I dream of Janis Joplin. 

Tuesday, March 26, 2013

I Chewed Through My Own Tongue

I know that many of you have been wondering why I haven't posted any new Coyote Tracks lately.

Well, to explain things the best I can, the PC police came to my house in the mountains and tortured me for thirty days and thirty-five nights.  Without my permission, I might add.  They strapped me to a mauve lawn chair in the basement and force-fed me cream of wheat with sprinkles for breakfast, lunch, and dinner; and for midnight snack, washed down with a mix of Red Bull and Mountain Dew.  They also made me watch reruns of Oprah, Ellen, Pierce, and The View until I screamed for mercy, begged them for relief, and promised that I would never criticize these sacred intellectuals again; even if it meant chewing through my own tongue.
Well, I did chew through my own tongue while I was busy biting it.
And, as a result of my compromised condition I've recently been going through stem-cell therapy at a secret Oregon location in hopes of regenerating a new tongue, and reclaiming the courage to use it.
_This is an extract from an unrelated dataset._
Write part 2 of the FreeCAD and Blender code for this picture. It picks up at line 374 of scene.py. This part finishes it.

Oh, and I’ve also been busy working on a couple of other projects which have been taking the lions share of my time.  But I hope to be finished with them in two or three weeks, and back to giving you more of the kind of oblivious illumination you’ve come to depend on me for.
Hang with me.

Wednesday, January 30, 2013

It Matters Who You Are

It doesn’t matter who you were.  It matters who you are.
Likewise, it doesn’t matter what you did.  It matters what you’re doing.
And it doesn’t matter where you’ve been.  It matters where you’re going.
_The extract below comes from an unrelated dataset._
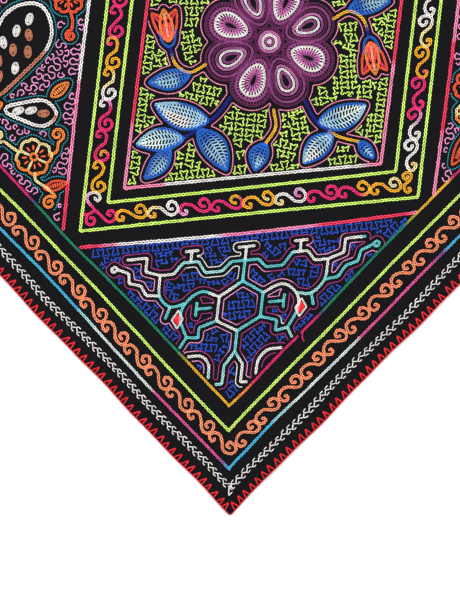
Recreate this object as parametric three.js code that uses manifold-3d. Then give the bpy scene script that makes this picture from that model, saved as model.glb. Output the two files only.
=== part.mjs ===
// An embroidered cotton cloth lying flat. Millimetres, +Z up. X runs along the long sides and Y across them.
// The short sides lean a little, as the cloth is not quite square. The origin is the middle of the underside.
import * as THREE from "three";
import Module from "manifold-3d";

// The cloth
const clothLength = 700;
const clothWidth = 600;
const sideLean = 0.023; // how far a point moves along X for each millimetre along Y
const clothThickness = 1.4;
const cornerRadius = 3;

// Its edge: a narrow turned hem, and a band beside it that lies less flat than the middle
const hemWidth = 8;
const hemThickness = 2.0;
const hemSlope = 1.5;
const bandWidth = 26;
const bandLift = 1.2;
const bandClearance = 0.05; // the flat middle rests a hair lower than the band begins
const edgeWave = 0.6;

// The rows of thick chain stitch, which stand up from the cloth
const rowWidth = 3.4;
const rowCrest = 1.4;
const rowRise = 1.0;
const rowRoot = 0.4;
const rowStep = 42;

// How finely the outline is divided
const arcSteps = 3;
const longSideSteps = 40;
const shortSideSteps = 34;
const hubShift = 55; // the middle of the underside stays inside one facet

const clothColour = "#212022";
const clothRoughness = 0.95;

// The three rows that run all round the border. Each has its distance from the short and the long sides, and how
// far it sways from it, at every swayStep from a corner to the middle of a side.
const swayStep = 49;
const borderRows = [
  {
    fromShortSide: 30.9,
    fromLongSide: 32.4,
    swayByShortSide: [0.7, 0.2, -0.1, -0.6, 0.3, 1.8, 0.3],
    swayByLongSide: [-0.9, 1.2, 2.3, 0.9, 0.2, 0.1, 1.1],
  },
  {
    fromShortSide: 57.6,
    fromLongSide: 58.4,
    swayByShortSide: [0.0, -0.6, -0.9, -0.4, 0.8, 1.9, -1.0],
    swayByLongSide: [0.0, 1.1, 1.9, 2.2, 1.9, 2.5, 3.2],
  },
  {
    fromShortSide: 73.6,
    fromLongSide: 76.0,
    swayByShortSide: [-0.7, 0.2, 0.6, 1.0, 1.5, 1.0, -0.5],
    swayByLongSide: [0.2, 1.0, -0.4, 0.8, 0.6, 2.0, 2.9],
  },
];

// The rhombic rows round the middle, by the places of two corners. The other two lie opposite, turned by half a turn.
const rhombicRows = [
  { leftX: 87.3, leftY: 300.7, lowX: 349.5, lowY: 89.2 },
  { leftX: 126.6, leftY: 301.1, lowX: 351.3, lowY: 122.6 },
  { leftX: 147.7, leftY: 299.5, lowX: 346.0, lowY: 138.1 },
];

// The rows that cut the four corners off the border, again two of four, with how far each bows out
const cornerRows = [
  { fromX: 76.1, fromY: 289.8, toX: 338.5, toY: 79.3, bow: 2.9 },
  { fromX: 361.8, fromY: 79.5, toX: 623.9, toY: 286.8, bow: 1.2 },
];

const wasm = await Module();
wasm.setup();

// A point of the flat design, which counts from one corner of the cloth, in the part's own frame.
function place(designX, designY, height) {
  const y = designY - clothWidth / 2;
  const x = designX - clothLength / 2 + y * sideLean;
  return new THREE.Vector3(x, y, height);
}

// The same point after half a turn of the cloth.
function turned(point) {
  return new THREE.Vector2(clothLength - point.x, clothWidth - point.y);
}

// A solid whose surface runs through a list of closed sections. Two hubs close its ends, or else it runs in a ring.
function skin(sections, hubs) {
  const sectionSize = sections[0].length;
  const vertices = sections.flat();
  const triangles = [];
  const bands = hubs ? sections.length - 1 : sections.length;
  for (let band = 0; band < bands; band += 1) {
    const here = band * sectionSize;
    const there = ((band + 1) % sections.length) * sectionSize;
    for (let i = 0; i < sectionSize; i += 1) {
      const next = (i + 1) % sectionSize;
      triangles.push(here + i, here + next, there + next);
      triangles.push(here + i, there + next, there + i);
    }
  }
  if (hubs) {
    const last = (sections.length - 1) * sectionSize;
    const firstHub = vertices.length;
    vertices.push(hubs[0], hubs[1]);
    for (let i = 0; i < sectionSize; i += 1) {
      const next = (i + 1) % sectionSize;
      triangles.push(firstHub, next, i);
      triangles.push(firstHub + 1, last + i, last + next);
    }
  }
  const vertProperties = new Float32Array(vertices.flatMap((vertex) => vertex.toArray()));
  const triVerts = new Uint32Array(triangles);
  return new wasm.Manifold(new wasm.Mesh({ numProp: 3, vertProperties, triVerts }));
}

// The cloth's outline drawn in by an inset, counter-clockwise, and the same number of points for every inset.
function outline(inset) {
  const halfLength = clothLength / 2 - inset - cornerRadius;
  const halfWidth = clothWidth / 2 - inset - cornerRadius;
  const corners = [
    { x: halfLength, y: -halfWidth, stepsAfter: shortSideSteps },
    { x: halfLength, y: halfWidth, stepsAfter: longSideSteps },
    { x: -halfLength, y: halfWidth, stepsAfter: shortSideSteps },
    { x: -halfLength, y: -halfWidth, stepsAfter: longSideSteps },
  ];
  const points = [];
  corners.forEach((corner, index) => {
    const startAngle = ((index - 1) * Math.PI) / 2;
    for (let step = 0; step <= arcSteps; step += 1) {
      const angle = startAngle + ((step / arcSteps) * Math.PI) / 2;
      const outward = new THREE.Vector2(Math.cos(angle), Math.sin(angle));
      const at = new THREE.Vector2(corner.x, corner.y).addScaledVector(outward, cornerRadius);
      points.push({ at, outward });
    }
    const outward = points.at(-1).outward;
    const following = corners[(index + 1) % corners.length];
    for (let step = 1; step < corner.stepsAfter; step += 1) {
      const at = new THREE.Vector2(corner.x, corner.y);
      at.lerp(new THREE.Vector2(following.x, following.y), step / corner.stepsAfter);
      at.addScaledVector(outward, cornerRadius);
      points.push({ at, outward });
    }
  });
  return points;
}

// One section of the cloth's rim: the outline at an inset and a height, with the edge's unevenness.
function rimSection(inset, height) {
  const points = outline(inset);
  const looseness = 1 - inset / bandWidth;
  return points.map(({ at, outward }, index) => {
    const turn = (index / points.length) * 2 * Math.PI;
    const wave = edgeWave * (Math.sin(19 * turn + 0.8) + 0.5 * Math.sin(43 * turn));
    const lift = bandLift * (0.5 + 0.5 * Math.sin(13 * turn + 1.7 * Math.sin(4 * turn)));
    const edge = at.clone().addScaledVector(outward, wave * looseness);
    const z = height + lift * looseness * looseness;
    return new THREE.Vector3(edge.x + edge.y * sideLean, edge.y, z);
  });
}

// The flat middle that the cloth rests on, a plain four-cornered slab inside the cloth's thickness.
function flatMiddle() {
  const sections = [0, clothThickness / 2].map((height) => [
    place(clothLength - bandWidth, bandWidth, height),
    place(clothLength - bandWidth, clothWidth - bandWidth, height),
    place(bandWidth, clothWidth - bandWidth, height),
    place(bandWidth, bandWidth, height),
  ]);
  const below = new THREE.Vector3(hubShift, hubShift, 0);
  const above = new THREE.Vector3(hubShift, hubShift, clothThickness / 2);
  return skin(sections, [below, above]);
}

// The plain cloth, from the middle of its underside round the edge to the middle of its top.
function sheet() {
  const sections = [
    rimSection(bandWidth, bandClearance),
    rimSection(bandWidth / 2, bandClearance),
    rimSection(1.0, bandClearance),
    rimSection(0, hemThickness / 2),
    rimSection(0.8, hemThickness),
    rimSection(hemWidth, hemThickness),
    rimSection(hemWidth + hemSlope, clothThickness),
    rimSection(bandWidth * 0.65, clothThickness),
    rimSection(bandWidth, clothThickness),
  ];
  const below = new THREE.Vector3(hubShift, hubShift, bandClearance);
  const above = new THREE.Vector3(hubShift, hubShift, clothThickness);
  return skin(sections, [below, above]).add(flatMiddle());
}

// A raised row along points of the flat design. Each of its sections halves the angle between its neighbours.
function raisedRow(points, isRing) {
  const sections = points.map((point, index) => {
    const before = isRing || index > 0 ? points.at(index - 1) : point;
    const after = points[index + 1] ?? (isRing ? points[0] : point);
    const arriving = point.clone().sub(before).normalize();
    const leaving = after.clone().sub(point).normalize();
    const forward = arriving.add(leaving).normalize();
    const straight = leaving.lengthSq() > 0 ? leaving : forward;
    const across = new THREE.Vector2(-forward.y, forward.x);
    across.multiplyScalar(1 / forward.dot(straight));
    const corners = [
      { side: rowWidth / 2, height: clothThickness - rowRoot },
      { side: rowCrest / 2, height: clothThickness + rowRise },
      { side: -rowCrest / 2, height: clothThickness + rowRise },
      { side: -rowWidth / 2, height: clothThickness - rowRoot },
    ];
    return corners.map(({ side, height }) => {
      const at = point.clone().addScaledVector(across, side);
      return place(at.x, at.y, height);
    });
  });
  if (isRing) {
    return skin(sections);
  }
  const ends = [points[0], points.at(-1)].map((end) => place(end.x, end.y, clothThickness));
  return skin(sections, ends);
}

// The sway of a border row at a station along its side, smooth between the table's values.
function swayAt(table, station, sideLength) {
  const fromCorner = Math.min(station, sideLength - station);
  const entry = Math.min(Math.max(fromCorner, 0) / swayStep, table.length - 1);
  const index = Math.min(Math.floor(entry), table.length - 2);
  const share = THREE.MathUtils.smoothstep(entry - index, 0, 1);
  return THREE.MathUtils.lerp(table[index], table[index + 1], share);
}

// Half of a border row, along one long and one short side. The other half is the same after half a turn.
function halfBorder(row) {
  const byShort = (station) => row.fromShortSide + swayAt(row.swayByShortSide, station, clothWidth);
  const byLong = (station) => row.fromLongSide + swayAt(row.swayByLongSide, station, clothLength);
  const points = [];
  const longSteps = Math.round((clothLength - 2 * row.fromShortSide) / rowStep);
  for (let step = 0; step < longSteps; step += 1) {
    const x = THREE.MathUtils.lerp(byShort(0), clothLength - row.fromShortSide, step / longSteps);
    points.push(new THREE.Vector2(x, byLong(x)));
  }
  const shortSteps = Math.round((clothWidth - 2 * row.fromLongSide) / rowStep);
  for (let step = 0; step < shortSteps; step += 1) {
    const y = THREE.MathUtils.lerp(row.fromLongSide, clothWidth - byLong(0), step / shortSteps);
    const inset = row.fromShortSide + swayAt(row.swayByShortSide, clothWidth - y, clothWidth);
    points.push(new THREE.Vector2(clothLength - inset, y));
  }
  return points;
}

// A straight run of points, the last one left out, that bows to its right by the given amount.
function bowedRun(from, to, bow, withEnd) {
  const run = to.clone().sub(from);
  const right = new THREE.Vector2(run.y, -run.x).normalize();
  const steps = Math.round(run.length() / rowStep);
  const points = [];
  for (let step = 0; step < steps + (withEnd ? 1 : 0); step += 1) {
    const share = step / steps;
    const at = from.clone().addScaledVector(run, share);
    points.push(at.addScaledVector(right, bow * Math.sin(Math.PI * share)));
  }
  return points;
}

// Every raised row of the cloth.
function allRows() {
  const rows = [];
  for (const row of borderRows) {
    const half = halfBorder(row);
    rows.push(raisedRow([...half, ...half.map(turned)], true));
  }
  for (const row of rhombicRows) {
    const left = new THREE.Vector2(row.leftX, row.leftY);
    const low = new THREE.Vector2(row.lowX, row.lowY);
    const half = [...bowedRun(left, low, 0, false), ...bowedRun(low, turned(left), 0, false)];
    rows.push(raisedRow([...half, ...half.map(turned)], true));
  }
  for (const row of cornerRows) {
    const from = new THREE.Vector2(row.fromX, row.fromY);
    const to = new THREE.Vector2(row.toX, row.toY);
    const run = bowedRun(from, to, row.bow, true);
    rows.push(raisedRow(run, false), raisedRow(run.map(turned), false));
  }
  return rows;
}

// The whole cloth as one solid.
function embroideredCloth() {
  let solid = sheet();
  for (const row of allRows()) {
    solid = solid.add(row);
  }
  const { vertProperties, triVerts } = solid.getMesh();
  const indexed = new THREE.BufferGeometry();
  indexed.setAttribute("position", new THREE.BufferAttribute(vertProperties, 3));
  indexed.setIndex(new THREE.BufferAttribute(triVerts, 1));
  const geometry = indexed.toNonIndexed();
  geometry.computeVertexNormals();
  return geometry;
}

const material = new THREE.MeshStandardMaterial({
  color: clothColour,
  roughness: clothRoughness,
  metalness: 0,
});
const cloth = new THREE.Mesh(embroideredCloth(), material);
cloth.name = "cloth";

const part = new THREE.Group();
part.add(cloth);

export default part;
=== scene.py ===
"""An embroidered black cotton cloth, 700 by 600 mm, lying flat on a pale floor and seen from straight above.

Every stitch is modelled: rows and scrolls of thick chain stitch, meanders of fine stitches that fill the
panels, feather stitch, and a red edge stitch. Sizes are in millimetres up to the last step, which turns them
into metres. The design counts from the corner that the photo shows lowest. Most of the other half is half a
turn of the one in the photo.
"""
from math import cos, pi, radians, sin, tau

import bpy
import numpy as np
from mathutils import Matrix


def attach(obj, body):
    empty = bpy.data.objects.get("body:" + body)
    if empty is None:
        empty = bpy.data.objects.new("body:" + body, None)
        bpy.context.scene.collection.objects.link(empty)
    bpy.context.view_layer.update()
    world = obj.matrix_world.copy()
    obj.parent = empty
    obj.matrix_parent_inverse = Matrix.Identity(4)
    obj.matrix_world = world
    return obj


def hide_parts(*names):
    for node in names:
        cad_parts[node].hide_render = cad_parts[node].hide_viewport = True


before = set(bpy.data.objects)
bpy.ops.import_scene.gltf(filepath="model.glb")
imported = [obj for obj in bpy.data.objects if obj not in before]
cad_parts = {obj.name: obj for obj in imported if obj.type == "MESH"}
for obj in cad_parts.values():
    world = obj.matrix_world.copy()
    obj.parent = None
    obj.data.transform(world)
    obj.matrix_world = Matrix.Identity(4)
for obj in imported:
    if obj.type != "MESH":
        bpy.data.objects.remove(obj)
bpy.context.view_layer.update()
random = np.random.default_rng(11)

MM = 0.001

# The cloth, as in the frame
LENGTH, WIDTH = 700.0, 600.0
LEAN = 0.023
FACE = 1.4
CORNER_RADIUS = 3.0
HEM_WIDTH, HEM_THICKNESS, HEM_SLOPE = 8.0, 2.0, 1.5
BAND_WIDTH, BAND_LIFT, BAND_CLEARANCE = 26.0, 1.2, 0.05
EDGE_WAVE = 0.6

# How the photo sees it: +X of the cloth points up and to the right
PICTURE_TURN = radians(45.15)
PICTURE_HEIGHT = 601.4
PICTURE_MIDDLE = (-38.7, -259.6)  # from the cloth's middle, to the right and up
CAMERA_HEIGHT = 5.0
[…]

Some people are crippled by their past, the mistakes they made, and the failures they’ve been unable to come to grips with.  It leaves them frozen in place, restricted in their development as people.  Others live the same dynamic, but because of past success, a success that causes them to feel as if they’ve arrived, as if they’ve reached the top of the mountain.  They become as paralyzed, and as stunted in their growth, as those whose failure has caused their own inhibition.
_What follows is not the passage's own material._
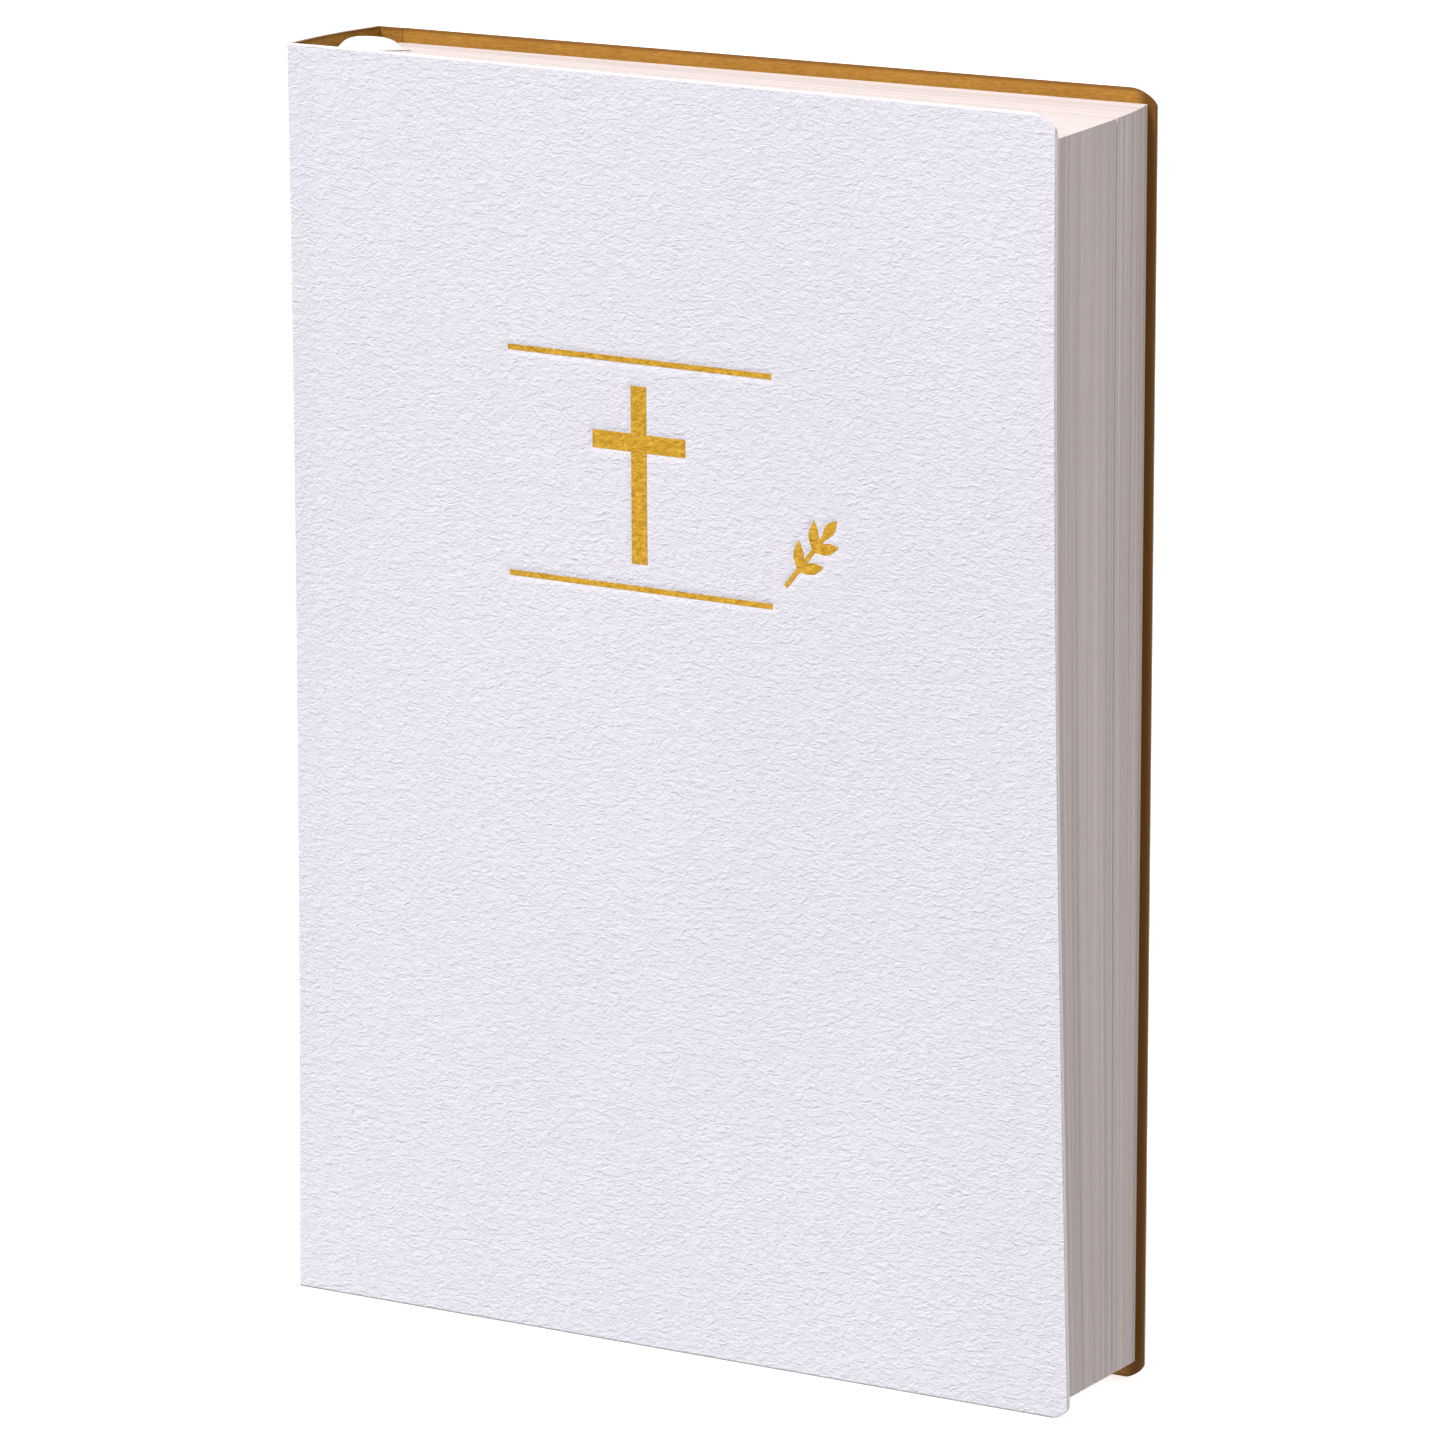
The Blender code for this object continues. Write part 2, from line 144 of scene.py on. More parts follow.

Each day can be an opportunity to move away from the paralysis, to inch forward, if even with unremarkable effect.  Effort is something each one of us can engage in, and experience as progress, no matter the degree; like the sensation one might have when trying to walk across the room after one’s legs have gone to sleep from lack of circulation.  It’s not easy, but the effort alone will help to bring the legs back to life.  Effort cannot disguise itself as apathy.  It is the antithesis of that.  One can feel honest effort within one’s self.  And one can take heart in knowing that movement comes with that effort, whether the movement is easily measured or not.  Results are sometimes very difficult to see, but can often be illuminated by looking back, by observing the tracks connecting where we are with where we’ve been, not unlike the trail a snail leaves on the ground behind its own advancement.  And, lets face it, sometimes our personal movement, our progress if you will, is little more than a snails pace; but at least it’s movement.
And that’s what counts.  

It doesn’t matter who you were.  It matters who you are.
Likewise, it doesn’t matter what you did.  It matters what you’re doing.
And it doesn’t matter where you’ve been.  It matters where you’re going.